Гриша невесело усмехнулся:

— Такой коммерции меня жизнь научила, Мария Станиславовна. Она ещё и не тому научит. А вообще какой я коммерсант? Я матрос. Был русским моряком. Плавал на пароходах русского торгового флота. А где они теперь, пароходы?.. Где «Добрфлот»? Где Черноморо-Балтийское пароходство? Где суда частных фирм? «Мишурес и сыновья» из Одессы — и те обмишурились. Последний их пароход «Спиноза» в Константинополе к стенке присох. Белые угнали русские пароходы за границу. А экипажи заблудились в иностранных портах, и я с ними. Все, что нам осталось от России, — «Русское каботажное бюро» с конторами в Ливерпуле и Константинополе, биржа морских извозчиков «кому, что, куда».

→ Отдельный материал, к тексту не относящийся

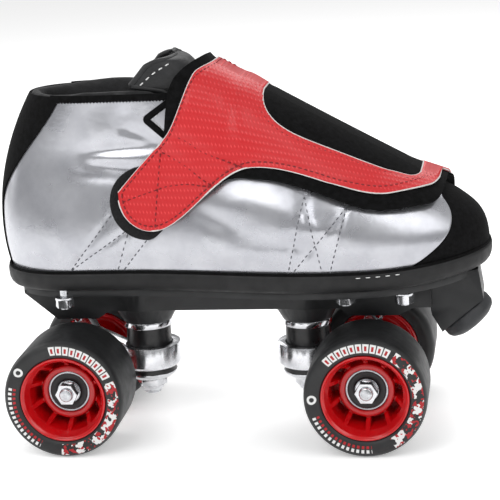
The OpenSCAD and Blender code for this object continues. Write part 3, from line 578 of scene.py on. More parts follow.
def quarterRelief(x, z):
    # folds sink and swells rise as exp(-(distance / width)^2), faded at their ends; seams sink a narrow channel
    out = 0.0 * x
    for sign, group in ((-1, quarter["folds"]), (1, quarter["swells"])):
        for a, b, width, height in group:
            d, t = fromLine(x, z, a, b)
            out += sign * height * gauss(d, width) * (0.45 + 0.55 * np.sin(math.pi * t))
    for a, b in quarter["seams"]:
        out -= quarter["seamDepth"] * gauss(fromLine(x, z, a, b)[0], quarter["seamWidth"])
    return out * smooth((z - soleTop(x) - 1) / 8) * smooth((boot["collar"] - 2 - z) / 6)


def quarterGrid(side, spec):
    # rows from the sole to the collar, columns from the front seam round to the middle of the heel
    top = boot["collar"] - spec["tuck"]
    start = seamAngle(wallHeight(np.radians(30), spec["rows"], top)) - np.radians(0.3)
    angle = start + (np.radians(179.8) - start) * np.linspace(0, 1, spec["cols"])[None, :]
    z = wallHeight(angle, spec["rows"], top)
    x = aroundX(z, angle)
    relief = quarterRelief(x, z) if side < 0 else spec["innerShare"] * quarterRelief(x + 3, z + 2)
    return *skinPoint(x, z, float(side), relief - spec["thick"] / 2), spec["thick"], np.stack([x, z], -1)


def onSide(path, side, lift):
    # a side-view path laid on the boot, with the quarter's own relief under it
    x, z = path[:, 0], path[:, 1]
    return skinPoint(x, z, float(side), lift + quarterRelief(x, z) * (1 if side < 0 else quarter["innerShare"]))


rows = []
for side, node in ((-1, "lateral_quarter"), (1, "medial_quarter")):
    makePiece(node + "_skin", sheetShell(*quarterGrid(side, quarter)), silverVinyl, node)
    rows += [stitchRow(*onSide(evenly(seam, 1.0), side, quarter["stitchLift"]), quarter["stitch"])
             for seam in quarter["seams"]]
makePiece("quarter_stitches", joined(rows), greyThread, "lateral_quarter", **beside)
print("quarters made")

# napped suede, its back edge tucked under the quarters
toeCap = {"rows": 60, "cols": 120, "thick": 1.4, "top": 127.5, "tuck": 1.2, "under": 2.5, "wave": 0.12}


def toeCapGrid(spec):
    # columns from seam to seam over the toe; a faint wave is the product of three sines
    share = np.linspace(-1, 1, spec["cols"])[None, :]
    limit = seamAngle(wallHeight(np.radians(30), spec["rows"], spec["top"])) + np.radians(spec["under"])
    angle = limit * share
    z = wallHeight(angle, spec["rows"], spec["top"])
    x = aroundX(z, angle)
    tucked = spec["tuck"] * smooth((np.abs(share) - 0.9) / 0.07)
    wave = spec["wave"] * np.sin(x * 0.31 + z * 0.17) * np.sin(z * 0.23)
    return *skinPoint(x, z, np.where(angle > 0, -1.0, 1.0), -spec["thick"] / 2 - tucked + wave), spec["thick"]


makePiece("toe_cap_suede", sheetShell(*toeCapGrid(toeCap)), blackSuede, "toe_cap")

counter = {"rows": 90, "cols": 46, "thick": 0.9, "lift": 0.55, "low": 1.2, "spread": 19.0, "bulge": 0.25}


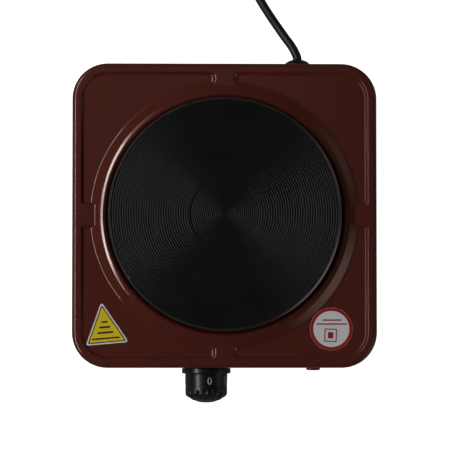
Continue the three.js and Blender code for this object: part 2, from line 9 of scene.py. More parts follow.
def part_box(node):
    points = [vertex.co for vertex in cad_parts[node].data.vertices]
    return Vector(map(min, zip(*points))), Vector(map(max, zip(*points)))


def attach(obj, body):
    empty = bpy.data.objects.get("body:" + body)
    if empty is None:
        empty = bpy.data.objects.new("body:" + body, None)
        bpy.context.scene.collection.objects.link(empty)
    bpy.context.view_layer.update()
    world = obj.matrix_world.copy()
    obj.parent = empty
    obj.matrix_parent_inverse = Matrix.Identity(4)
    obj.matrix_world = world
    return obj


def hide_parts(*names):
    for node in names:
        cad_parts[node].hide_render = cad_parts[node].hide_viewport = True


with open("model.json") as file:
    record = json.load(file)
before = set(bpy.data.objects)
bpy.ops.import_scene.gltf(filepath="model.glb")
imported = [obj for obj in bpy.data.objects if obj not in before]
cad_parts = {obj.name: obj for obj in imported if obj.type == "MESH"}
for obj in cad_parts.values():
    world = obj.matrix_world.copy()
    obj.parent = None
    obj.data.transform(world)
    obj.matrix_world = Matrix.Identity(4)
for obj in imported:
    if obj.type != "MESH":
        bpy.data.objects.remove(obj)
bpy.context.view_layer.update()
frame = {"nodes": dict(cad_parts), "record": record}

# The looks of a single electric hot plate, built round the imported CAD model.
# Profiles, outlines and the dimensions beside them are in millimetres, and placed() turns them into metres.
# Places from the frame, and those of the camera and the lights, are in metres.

MM = 0.001
SCENE = bpy.context.scene
NODES = frame["nodes"]

# ---------------------------------------------------------------- where things are


def centre(node):
    """The middle of a CAD node's box."""
    low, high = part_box(node)
    return tuple((a + b) / 2 for a, b in zip(low, high))


housing_low, housing_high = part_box("top_housing")
HOUSING_Y = centre("top_housing")[1]
HALF = (housing_high.x - housing_low.x) / 2 / MM
BORDER_TOP = 62.0
PLATE_Y = centre("hot_plate")[1]


def on_wall(node, side):
    """Where a node's axis meets the outside of the front wall (side -1) or of the rear wall (side 1)."""
    x, _, z = centre(node)
    return (x, HOUSING_Y + side * HALF * MM, z)


KNOB_AT = on_wall("knob", -1)
LAMP_AT = on_wall("lamp_lens", -1)
BUSH_AT = on_wall("cord_grommet", 1)
PLUG_AT = (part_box("plug_body")[0].x, *centre("plug_body")[1:])
coil_low, coil_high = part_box("cord_coil")
COIL_AT = centre("cord_coil")

# ---------------------------------------------------------------- camera

IMAGE_PIXELS = 450
MM_PER_PIXEL = 0.786  # at the height of the housing's border
CAMERA_HEIGHT = 2.0
SENSOR_MM = 36.0
LEAN_LEFT, LEAN_FRONT = math.radians(1.5), math.radians(2.6)
target = Vector((0.0002, HOUSING_Y - 0.00775, BORDER_TOP * MM))
lean = Vector((-math.tan(LEAN_LEFT), -math.tan(LEAN_FRONT), 1.0))
camera_data = bpy.data.cameras.new("camera")
camera = bpy.data.objects.new("camera", camera_data)
SCENE.collection.objects.link(camera)
camera.location = target + CAMERA_HEIGHT * lean
forward = -lean.normalized()
right = forward.cross(Vector((0, 1, 0))).normalized()
up = right.cross(forward)
turn = Matrix((right, up, -forward)).transposed()
camera.rotation_euler = turn.to_euler()
camera_data.sensor_width = SENSOR_MM
camera_data.lens = SENSOR_MM * (CAMERA_HEIGHT * lean.length) / (IMAGE_PIXELS * MM_PER_PIXEL * MM)
camera_data.clip_end = 50.0
SCENE.camera = camera
SCENE.view_settings.view_transform = "Standard"

# ---------------------------------------------------------------- material building


class Nodes:
    """A material's node tree with short calls for the nodes used here."""

    def __init__(self, name):
        self.material = bpy.data.materials.new(name)
        self.material.use_nodes = True
        self.tree = self.material.node_tree
        self.shader = self.tree.nodes["Principled BSDF"]
        self.place = self.add("ShaderNodeTexCoord").outputs["Object"]

    def add(self, kind, **values):
        node = self.tree.nodes.new(kind)
        for key, value in values.items():
            setattr(node, key, value)
        return node

    def join(self, output, socket):
        self.tree.links.new(output, socket)

    def set(self, **values):
        for key, value in values.items():
            self.shader.inputs[key.replace("_", " ")].default_value = value

    def stretched(self, scale):
        """The object's coordinates, scaled along each axis."""
        node = self.add("ShaderNodeMapping")
        node.inputs["Scale"].default_value = scale
        self.join(self.place, node.inputs["Vector"])
        return node.outputs["Vector"]

    def noise(self, scale, detail=3.0, rough=0.55, vector=None):
        node = self.add("ShaderNodeTexNoise")
        node.inputs["Scale"].default_value = scale
        node.inputs["Detail"].default_value = detail
        node.inputs["Roughness"].default_value = rough
        self.join(vector or self.place, node.inputs["Vector"])
        return node.outputs["Fac"]

    def cells(self, scale):
        node = self.add("ShaderNodeTexVoronoi")
        node.inputs["Scale"].default_value = scale
        self.join(self.place, node.inputs["Vector"])
        return node.outputs["Color"]

    def ramp(self, factor, stops):
        """A colour that follows factor through stops, each a place from 0 to 1 and a colour."""
        node = self.add("ShaderNodeValToRGB")
        while len(node.color_ramp.elements) < len(stops):
            node.color_ramp.elements.new(0.5)
        for element, (at, colour) in zip(node.color_ramp.elements, stops):
            element.position = at
            element.color = (*colour, 1.0)
        self.join(factor, node.inputs["Fac"])
        return node.outputs["Color"]

    def spread(self, factor, low, high, start=0.3, end=0.7):
        """A number that goes from low to high as factor goes from start to end."""
        node = self.add("ShaderNodeMapRange")
        for key, value in (("From Min", start), ("From Max", end), ("To Min", low), ("To Max", high)):
            node.inputs[key].default_value = value
        self.join(factor, node.inputs["Value"])
        return node.outputs["Result"]

    def bump(self, height, strength, distance):
        """Relief on the material's surface, distance metres deep."""
        node = self.add("ShaderNodeBump")
        node.inputs["Strength"].default_value = strength
        node.inputs["Distance"].default_value = distance
        self.join(height, node.inputs["Height"])
        self.join(node.outputs["Normal"], self.shader.inputs["Normal"])


def linear(rgb):
    """An 8-bit display colour as linear light."""
    return tuple(((c / 255 + 0.055) / 1.055) ** 2.4 if c > 10 else c / 255 / 12.92 for c in rgb)


def scaled(colour, factor):
    """A colour made lighter or darker."""
    return tuple(min(1.0, c * factor) for c in colour)


def finish(name, rgb, rough, metal=0.0, vary=0.12, blotch=40.0, grain=900.0, depth=0.01, strength=0.3,
           **sockets):
    """A material whose colour drifts in soft patches, with fine grain in its gloss and relief (depth in mm)."""
    n = Nodes(name)
    base = linear(rgb)
    patch = n.noise(blotch, 4.0)
    colour = n.ramp(patch, [(0.3, scaled(base, 1 - vary)), (0.7, scaled(base, 1 + vary))])
    n.join(colour, n.shader.inputs["Base Color"])
    fine = n.noise(grain, 3.0)
    n.join(n.spread(fine, rough * 0.88, min(1.0, rough * 1.14)), n.shader.inputs["Roughness"])
    n.bump(fine, strength, depth * MM)
    n.set(Metallic=metal, **sockets)
    return n.material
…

— А почему бы вам не вернуться в Россию?

— Кем я тут буду без флота? «Матрос с разбитого корабля»? Такая дразнилка была у пацанов, если помните. Кому я здесь нужен, когда голод и холод, тиф и война?

— Я вот, женщина, прожила здесь самое трудное время, а вы — мужчина, моряк.

Гриша смотрел в сторону. Он явно что-то не договаривал.

— Ну ладно, — сказал он наконец. — Я моряк. А знаете, что для моряка в жизни главное? Думаете, море?